▸ **WHAT THE TASK ASKS**
Copy nothing but the lines below running from the line containing "for name, shape" through the line containing "in imported if", both end lines included.
>> Begin DATASET CONTENT
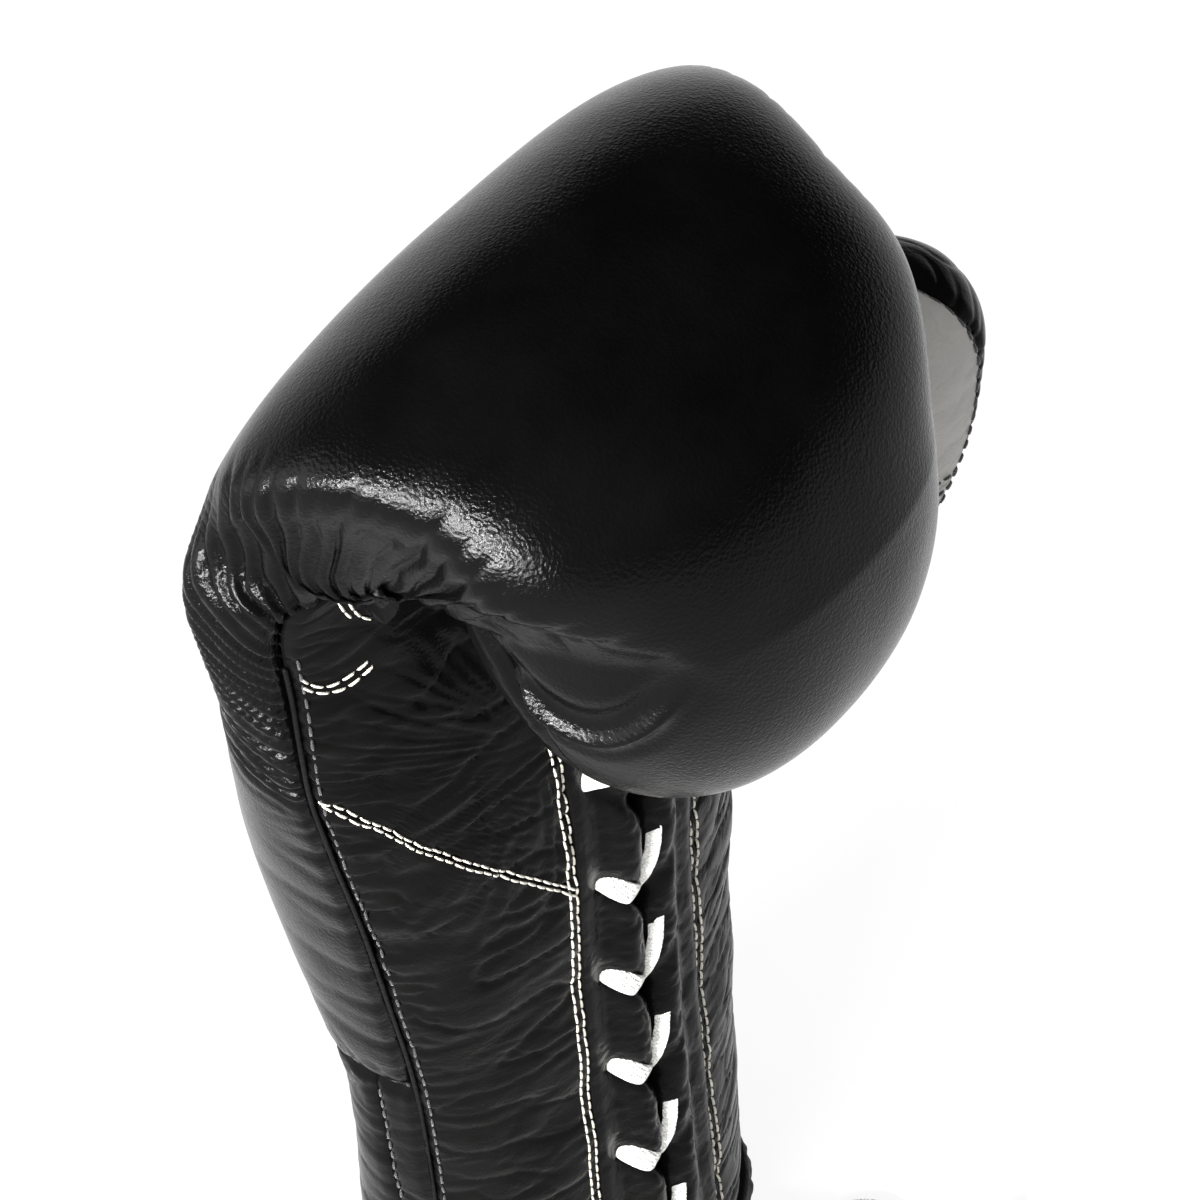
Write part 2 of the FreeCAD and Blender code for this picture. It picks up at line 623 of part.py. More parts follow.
os.makedirs("parts", exist_ok=True)
for name, shape in build().items():
    shape.exportStep(f"parts/{name}.step")
    print(f"{name}: {len(shape.Solids)} solids, {shape.Volume / 1000:.1f} cm3, valid {shape.isValid()}")
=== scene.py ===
"""Looks of a laced, black leather boxing glove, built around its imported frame."""
from __future__ import annotations

import logging
import math
from dataclasses import dataclass, field
from enum import Enum
from typing import Callable, Sequence

import bmesh
import bpy
import numpy as np
from mathutils import Matrix, Vector


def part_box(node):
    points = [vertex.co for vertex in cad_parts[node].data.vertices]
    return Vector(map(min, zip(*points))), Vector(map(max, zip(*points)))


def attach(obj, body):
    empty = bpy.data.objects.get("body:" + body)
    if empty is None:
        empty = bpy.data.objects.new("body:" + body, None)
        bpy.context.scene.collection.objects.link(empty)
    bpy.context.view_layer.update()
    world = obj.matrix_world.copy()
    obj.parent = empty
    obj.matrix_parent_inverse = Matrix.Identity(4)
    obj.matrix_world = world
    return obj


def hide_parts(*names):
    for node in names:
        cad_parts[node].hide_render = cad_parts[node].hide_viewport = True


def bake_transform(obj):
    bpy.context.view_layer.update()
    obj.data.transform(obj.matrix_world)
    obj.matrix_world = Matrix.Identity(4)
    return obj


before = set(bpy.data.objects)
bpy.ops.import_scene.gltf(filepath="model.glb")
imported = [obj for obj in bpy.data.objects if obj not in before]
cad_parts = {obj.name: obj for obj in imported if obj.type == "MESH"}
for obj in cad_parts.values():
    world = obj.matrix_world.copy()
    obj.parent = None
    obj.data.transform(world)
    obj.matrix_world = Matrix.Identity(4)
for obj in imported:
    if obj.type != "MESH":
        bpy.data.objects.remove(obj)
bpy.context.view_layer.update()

LOG = logging.getLogger("glove")
MM = 0.001
HAND = "glove"
Array = np.ndarray


# ---------------------------------------------------------------- helpers

def smooth_step(low: float, high: float, value: Array) -> Array:
    """A smooth rise from 0 at low to 1 at high."""
    share = np.clip((value - low) / (high - low), 0.0, 1.0)
    return share * share * (3.0 - 2.0 * share)


def bell(value: Array, width: float) -> Array:
    """A bell of the given half width, 1 at its middle."""
    return np.exp(-(value / width) ** 2)


def unit(vectors: Array) -> Array:
    """Vectors scaled to length 1."""
    length = np.linalg.norm(vectors, axis=-1, keepdims=True)
    return vectors / np.maximum(length, 1e-9)


def run_along(points: Array) -> Array:
    """The length run so far at each point of a line."""
    return np.concatenate([[0.0], np.cumsum(np.linalg.norm(np.diff(points, axis=0), axis=1))])


def oval(corners: int, half_width: float, half_height: float, square: float = 1.0) -> Array:
    """An oval section.

    Args: corners: its count of points. half_width, half_height: its size. square: less
    than 1 for straighter flanks. Returns: (corners, 2).
    """
    angles = np.linspace(0, 2 * math.pi, corners + 1)[:-1]
    across = np.sign(np.cos(angles)) * np.abs(np.cos(angles)) ** square
    return np.stack([half_width * across, half_height * np.sin(angles)], -1)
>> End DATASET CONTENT
▸ **EXERCISE RESULT**
for name, shape in build().items():
    shape.exportStep(f"parts/{name}.step")
    print(f"{name}: {len(shape.Solids)} solids, {shape.Volume / 1000:.1f} cm3, valid {shape.isValid()}")
=== scene.py ===
"""Looks of a laced, black leather boxing glove, built around its imported frame."""
from __future__ import annotations

import logging
import math
from dataclasses import dataclass, field
from enum import Enum
from typing import Callable, Sequence

import bmesh
import bpy
import numpy as np
from mathutils import Matrix, Vector


def part_box(node):
    points = [vertex.co for vertex in cad_parts[node].data.vertices]
    return Vector(map(min, zip(*points))), Vector(map(max, zip(*points)))


def attach(obj, body):
    empty = bpy.data.objects.get("body:" + body)
    if empty is None:
        empty = bpy.data.objects.new("body:" + body, None)
        bpy.context.scene.collection.objects.link(empty)
    bpy.context.view_layer.update()
    world = obj.matrix_world.copy()
    obj.parent = empty
    obj.matrix_parent_inverse = Matrix.Identity(4)
    obj.matrix_world = world
    return obj


def hide_parts(*names):
    for node in names:
        cad_parts[node].hide_render = cad_parts[node].hide_viewport = True


def bake_transform(obj):
    bpy.context.view_layer.update()
    obj.data.transform(obj.matrix_world)
    obj.matrix_world = Matrix.Identity(4)
    return obj


before = set(bpy.data.objects)
bpy.ops.import_scene.gltf(filepath="model.glb")
imported = [obj for obj in bpy.data.objects if obj not in before]
cad_parts = {obj.name: obj for obj in imported if obj.type == "MESH"}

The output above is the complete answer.